How to conform to WCAG 2.1 Level AAA
- Offer sign language translations for videos
- Provide extended audio descriptions for videos
- Offer a text alternative to videos
- Provide alternatives for live audio
- Ensure a contrast ratio of at least 7:1 between text and its background
- Remove all time limits from website elements
- Prevent content from flashing more than three times per second
- Ensure no context changes unless requested by users
- Clearly explain abbreviations, acronyms, and unusual words
Disclaimer: This is a very partial list.
What will you need to do to conform to WCAG 2.2?
WCAG 2.2 introduces nine new success criteria. Those interested in adhering to WCAG 2.2 will need to ensure they are meeting the new success criteria at the level of WCAG they wish to achieve conformance with.

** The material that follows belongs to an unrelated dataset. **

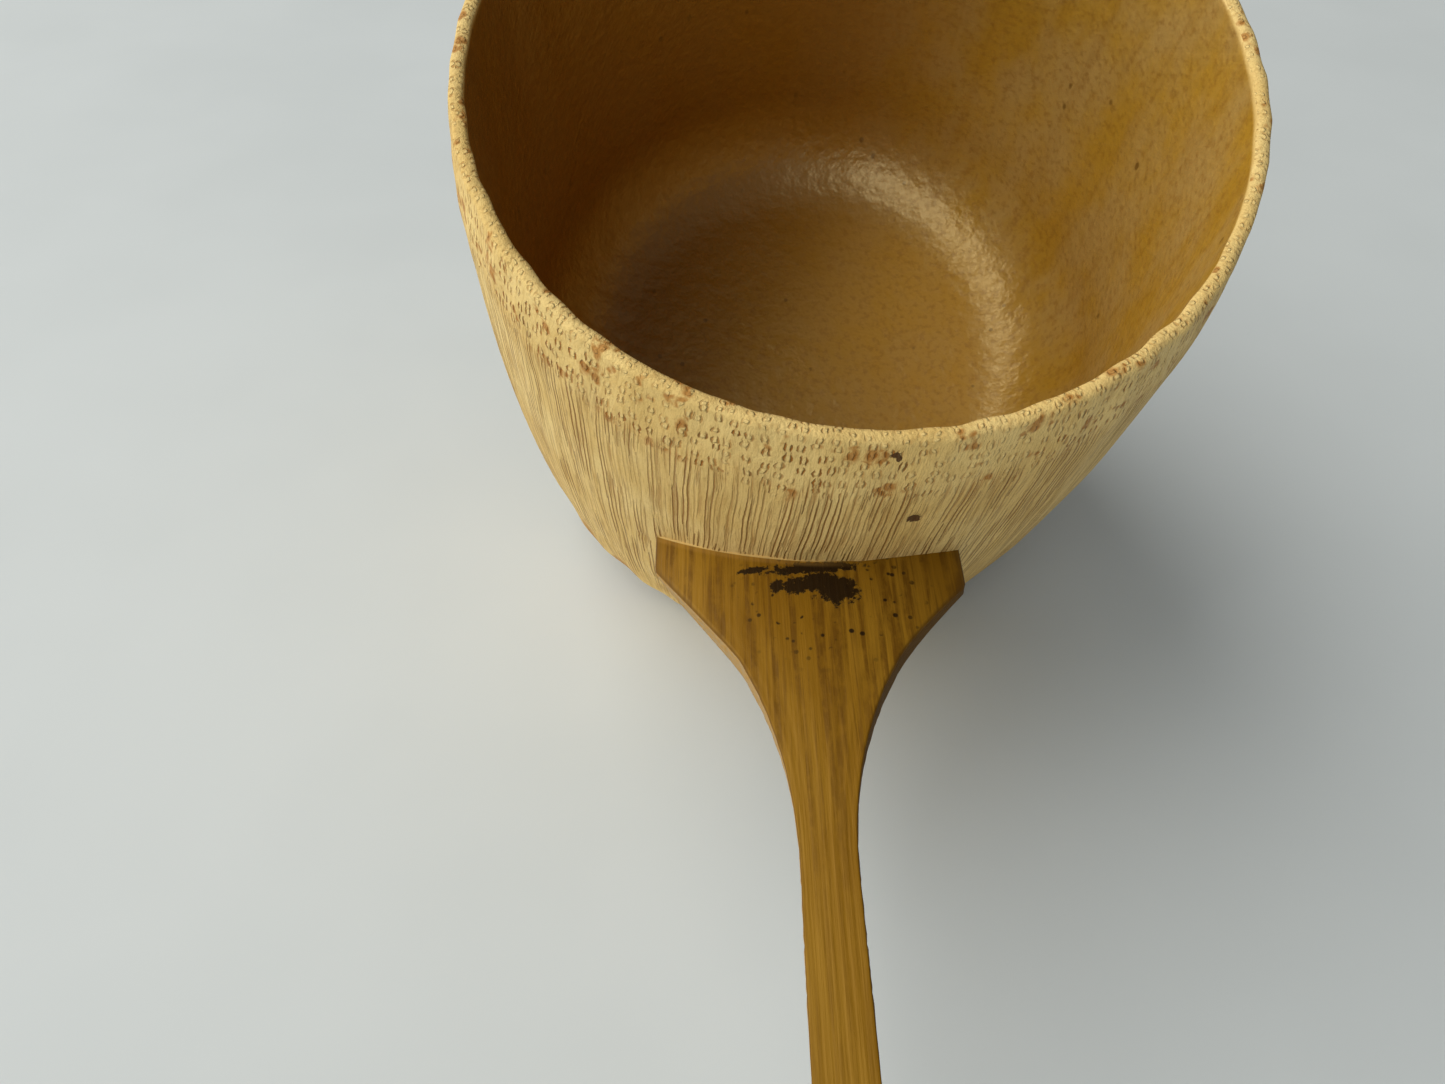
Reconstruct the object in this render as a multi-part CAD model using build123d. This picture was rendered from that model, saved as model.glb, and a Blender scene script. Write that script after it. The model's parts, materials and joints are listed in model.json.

To conform to WCAG 2.2 Level A, you will need to adhere to the relevant success criteria appearing in WCAG 2.1, along with these two additional criteria:
- Consistent Help: Any help options (such as chat or contact info) should be available in a consistent location across the website.
- Redundant Entry: Users shouldn't have to enter the same information more than once
To conform to WCAG 2.2 Level AA, you will need to adhere to the relevant success criteria appearing in WCAG 2.1, along with these four additional criteria:
- Dragging Movements: If something can be moved by dragging, there should also be a way to do it without dragging
- Accessible Authentication (Minimum): Don’t require users to recall or transcribe data, or solve problems to sign in (other than recognizing objects, or personal data they supplied previously)
- Target Size (Minimum): Interactive items should be big enough to easily click on (or touch, on a touchscreen) without making mistakes
- Focus Not Obscured (Minimum): When an element receives focus, it must be at least partially visible
To conform to WCAG 2.2 Level AAA, you will need to adhere to the relevant success criteria appearing in WCAG 2.1, along with these three additional criteria:
- Accessible Authentication (Enhanced): Do not require users to recall or transcribe data, or solve problems signing into the application or website. This is similar to the criterion appearing in Level AA, but does not allow for the same exceptions
- Focus Not Obscured (Enhanced): When an element receives focus, it must be completely visible
- Focus Appearance: The visual indicator for keyboard focus must meet size and contrast requirements
What WCAG level should you conform to under web accessibility legislation?
Web accessibility laws differ in how directly they reference WCAG standards. While some laws clearly define WCAG as their benchmark for compliance, others do not officially point to WCAG as the standard of compliance.
Here is a more in-depth breakdown of three of the most important web accessibility laws enacted in North America:
The Americans with Disabilities Act (ADA)
The Americans with Disabilities Act (ADA) is a U.S. law prohibiting discrimination based on disability in various aspects of daily life. Under the ADA, a large number of American businesses must ensure that they are fully accessible. Many U.S courts today apply the ADA to businesses’ online domains, and, in cases involving web accessibility violations, point to WCAG 2.0 Level AA as the standard websites should conform to. It is important to note that these rulings are consistent with a letter sent by the Department of Justice (DOJ), in which WCAG is explicitly referenced as the standard for compliance under the ADA.
Section 508 of the Rehabilitation Act
Section 508 is a U.S. federal law that mandates that information and communication technology (ICT) products (which include websites) owned and managed by federal agencies, organizations that receive federal funding, and service providers to such organizations must be accessible. Under the law, relevant bodies must conform to WCAG 2.0 Level AA.
The Accessibility for Ontarians with Disabilities Act (AODA)
The Accessibility for Ontarians with Disabilities Act (AODA) is a Canadian law aiming to create a more accessible Ontario by 2025. Most Ontario-based organizations must meet specific standards in various areas, including web accessibility. The AODA explicitly sets WCAG as its standard, requiring public websites and web content posted after 2012 to conform to WCAG 2.0 Level AA, excluding live captions and audio descriptions.
Should you strive to conform to WCAG 2.0 or 2.1 Level AAA?
WCAG Level AAA represents the gold standard in web accessibility, ensuring that websites are usable by the widest range of users, including those with severe disabilities. While achieving this level provides the most accessible user experience, it can be challenging and may not be feasible for all websites. It is essential to weigh the benefits against the potential costs and complexities. For most organizations, aiming for Level AA compliance strikes a balance between accessibility and practicality. However, if resources allow, striving for Level AAA, even partially, can showcase a commitment to inclusivity and set a website apart in terms of accessibility excellence.